EXERCISE AIM
Restate every entry word for word.

───── DATASET ROWS ─────

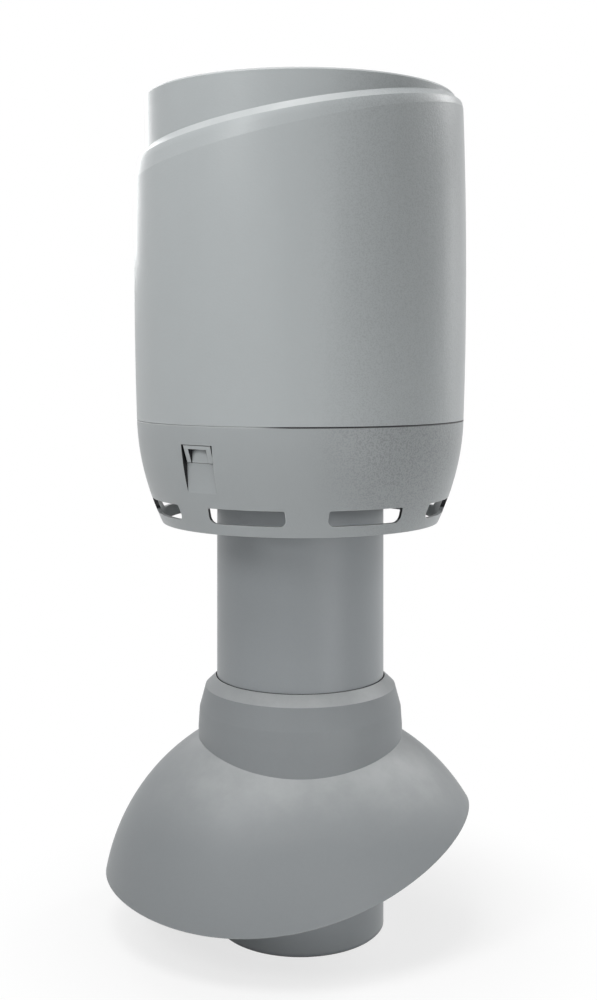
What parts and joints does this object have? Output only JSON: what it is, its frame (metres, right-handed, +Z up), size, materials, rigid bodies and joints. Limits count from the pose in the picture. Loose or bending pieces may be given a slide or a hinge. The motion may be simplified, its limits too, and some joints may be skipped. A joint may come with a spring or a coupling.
{
  "type": "roof vent pipe",
  "caption": "Upright plastic roof vent pipe with a slanted-step hood, a slotted drain ring, and a domed cover with a collar that seals it on a sloping roof.",
  "frame": {"origin": "on the pipe's axis, at its open lower end", "axes": "+Z up along the pipe; -Y is the front; the roof under the dome falls from +X to -X"},
  "size_m": [0.2389, 0.2182, 0.543],
  "materials": {
    "pipe_plastic": "smooth satin grey polypropylene",
    "dome_plastic": "smooth satin grey polypropylene",
    "seal_rubber": "black rubber",
    "base_plastic": "fine moulded grain, grey polypropylene",
    "hood_plastic": "fine moulded grain, grey polypropylene",
    "deflector_plastic": "smooth grey polypropylene",
    "screw_steel": "bare stainless steel"
  },
  "bodies": {
    "root": {"vent_pipe": "pipe_plastic", "roof_dome": "dome_plastic", "collar_seal": "seal_rubber", "hood_base": "base_plastic", "hood_shell": "hood_plastic", "rain_deflector": "deflector_plastic", "fixing_screws": "screw_steel"}
  },
  "joints": []
}
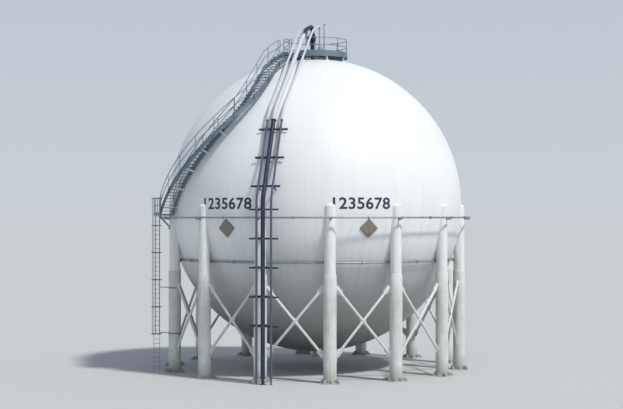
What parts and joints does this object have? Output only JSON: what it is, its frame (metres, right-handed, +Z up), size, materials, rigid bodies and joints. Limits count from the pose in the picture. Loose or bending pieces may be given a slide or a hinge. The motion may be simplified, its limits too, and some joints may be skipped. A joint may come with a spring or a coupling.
{
  "type": "spherical gas tank",
  "caption": "Spherical pressure tank for liquefied gas on braced tubular legs, with deluge rings, riser pipes, a stair around the shell and a railed top deck.",
  "frame": {"origin": "on the ground under the middle of the structure's bounding box", "axes": "+Z up, -Y towards the viewer of the picture, +X to the picture's right"},
  "size_m": [21.3815, 21.1196, 23.28],
  "materials": {
    "shell": "white semi-gloss paint, slightly weathered",
    "leg": "white paint above, painted concrete fireproofing below",
    "brace": "pale grey paint",
    "deluge_pipe": "galvanised pipe, dull grey",
    "galvanised_steel": "weathered galvanised steel and grating",
    "nozzle": "pale grey paint",
    "riser_main": "dark navy paint",
    "riser_side": "slate blue paint",
    "riser_slope": "pale grey paint"
  },
  "bodies": {
    "root": {"shell_bottom_crown": "shell", "shell_lower_course": "shell", "shell_equator_course": "shell", "shell_upper_course": "shell", "shell_top_crown": "shell", "leg_01": "leg", "leg_02": "leg", "leg_03": "leg", "leg_04": "leg", "leg_05": "leg", "leg_06": "leg", "leg_07": "leg", "leg_08": "leg", "leg_09": "leg", "leg_10": "leg", "leg_11": "leg", "leg_12": "leg", "leg_13": "leg", "leg_14": "leg", "brace_01": "brace", "brace_02": "brace", "brace_03": "brace", "brace_04": "brace", "brace_05": "brace", "brace_06": "brace", "brace_07": "brace", "brace_08": "brace", "brace_09": "brace", "brace_10": "brace", "brace_11": "brace", "brace_12": "brace", "brace_13": "brace", "brace_14": "brace", "upper_deluge_ring": "deluge_pipe", "lower_deluge_ring": "deluge_pipe", "stair_flight_1": "galvanised_steel", "stair_flight_2": "galvanised_steel", "stair_flight_3": "galvanised_steel", "stair_handrail_left": "galvanised_steel", "stair_handrail_right": "galvanised_steel", "stair_landing": "galvanised_steel", "landing_railing": "galvanised_steel", "access_ladder": "galvanised_steel", "ladder_cage": "galvanised_steel", "top_deck": "galvanised_steel", "top_deck_railing": "galvanised_steel", "top_manway": "nozzle", "bottom_nozzle": "nozzle", "bottom_manway": "nozzle", "relief_valve_1": "nozzle", "relief_valve_2": "nozzle", "riser_main": "riser_main", "riser_left": "riser_side", "riser_right": "riser_side", "riser_crown_valve": "riser_main", "riser_main_slope": "riser_slope", "riser_left_slope": "riser_slope", "riser_right_slope": "riser_slope"}
  },
  "joints": []
}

─────

ANSWER TO THE PROBLEM
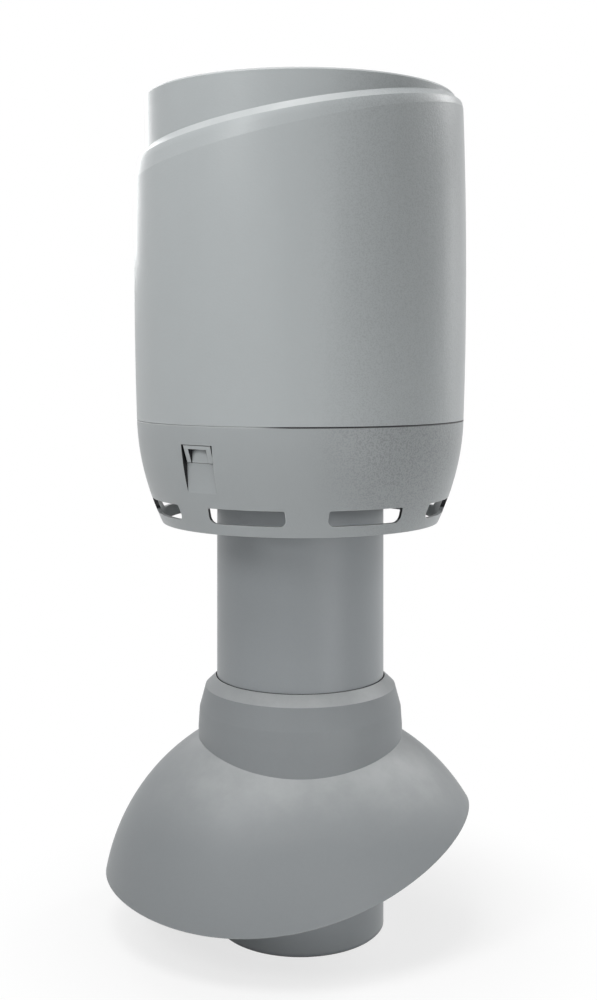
What parts and joints does this object have? Output only JSON: what it is, its frame (metres, right-handed, +Z up), size, materials, rigid bodies and joints. Limits count from the pose in the picture. Loose or bending pieces may be given a slide or a hinge. The motion may be simplified, its limits too, and some joints may be skipped. A joint may come with a spring or a coupling.
{
  "type": "roof vent pipe",
  "caption": "Upright plastic roof vent pipe with a slanted-step hood, a slotted drain ring, and a domed cover with a collar that seals it on a sloping roof.",
  "frame": {"origin": "on the pipe's axis, at its open lower end", "axes": "+Z up along the pipe; -Y is the front; the roof under the dome falls from +X to -X"},
  "size_m": [0.2389, 0.2182, 0.543],
  "materials": {
    "pipe_plastic": "smooth satin grey polypropylene",
    "dome_plastic": "smooth satin grey polypropylene",
    "seal_rubber": "black rubber",
    "base_plastic": "fine moulded grain, grey polypropylene",
    "hood_plastic": "fine moulded grain, grey polypropylene",
    "deflector_plastic": "smooth grey polypropylene",
    "screw_steel": "bare stainless steel"
  },
  "bodies": {
    "root": {"vent_pipe": "pipe_plastic", "roof_dome": "dome_plastic", "collar_seal": "seal_rubber", "hood_base": "base_plastic", "hood_shell": "hood_plastic", "rain_deflector": "deflector_plastic", "fixing_screws": "screw_steel"}
  },
  "joints": []
}
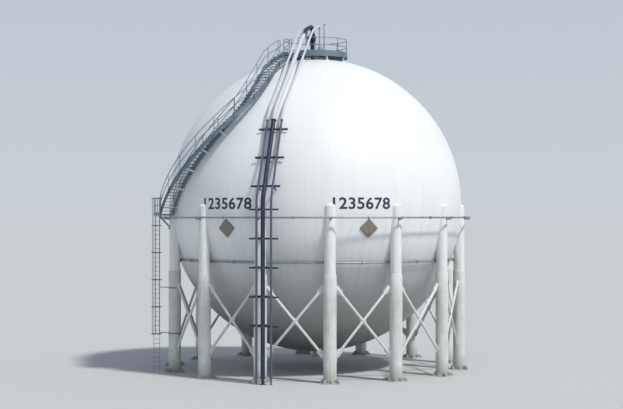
What parts and joints does this object have? Output only JSON: what it is, its frame (metres, right-handed, +Z up), size, materials, rigid bodies and joints. Limits count from the pose in the picture. Loose or bending pieces may be given a slide or a hinge. The motion may be simplified, its limits too, and some joints may be skipped. A joint may come with a spring or a coupling.
{
  "type": "spherical gas tank",
  "caption": "Spherical pressure tank for liquefied gas on braced tubular legs, with deluge rings, riser pipes, a stair around the shell and a railed top deck.",
  "frame": {"origin": "on the ground under the middle of the structure's bounding box", "axes": "+Z up, -Y towards the viewer of the picture, +X to the picture's right"},
  "size_m": [21.3815, 21.1196, 23.28],
  "materials": {
    "shell": "white semi-gloss paint, slightly weathered",
    "leg": "white paint above, painted concrete fireproofing below",
    "brace": "pale grey paint",
    "deluge_pipe": "galvanised pipe, dull grey",
    "galvanised_steel": "weathered galvanised steel and grating",
    "nozzle": "pale grey paint",
    "riser_main": "dark navy paint",
    "riser_side": "slate blue paint",
    "riser_slope": "pale grey paint"
  },
  "bodies": {
    "root": {"shell_bottom_crown": "shell", "shell_lower_course": "shell", "shell_equator_course": "shell", "shell_upper_course": "shell", "shell_top_crown": "shell", "leg_01": "leg", "leg_02": "leg", "leg_03": "leg", "leg_04": "leg", "leg_05": "leg", "leg_06": "leg", "leg_07": "leg", "leg_08": "leg", "leg_09": "leg", "leg_10": "leg", "leg_11": "leg", "leg_12": "leg", "leg_13": "leg", "leg_14": "leg", "brace_01": "brace", "brace_02": "brace", "brace_03": "brace", "brace_04": "brace", "brace_05": "brace", "brace_06": "brace", "brace_07": "brace", "brace_08": "brace", "brace_09": "brace", "brace_10": "brace", "brace_11": "brace", "brace_12": "brace", "brace_13": "brace", "brace_14": "brace", "upper_deluge_ring": "deluge_pipe", "lower_deluge_ring": "deluge_pipe", "stair_flight_1": "galvanised_steel", "stair_flight_2": "galvanised_steel", "stair_flight_3": "galvanised_steel", "stair_handrail_left": "galvanised_steel", "stair_handrail_right": "galvanised_steel", "stair_landing": "galvanised_steel", "landing_railing": "galvanised_steel", "access_ladder": "galvanised_steel", "ladder_cage": "galvanised_steel", "top_deck": "galvanised_steel", "top_deck_railing": "galvanised_steel", "top_manway": "nozzle", "bottom_nozzle": "nozzle", "bottom_manway": "nozzle", "relief_valve_1": "nozzle", "relief_valve_2": "nozzle", "riser_main": "riser_main", "riser_left": "riser_side", "riser_right": "riser_side", "riser_crown_valve": "riser_main", "riser_main_slope": "riser_slope", "riser_left_slope": "riser_slope", "riser_right_slope": "riser_slope"}
  },
  "joints": []
}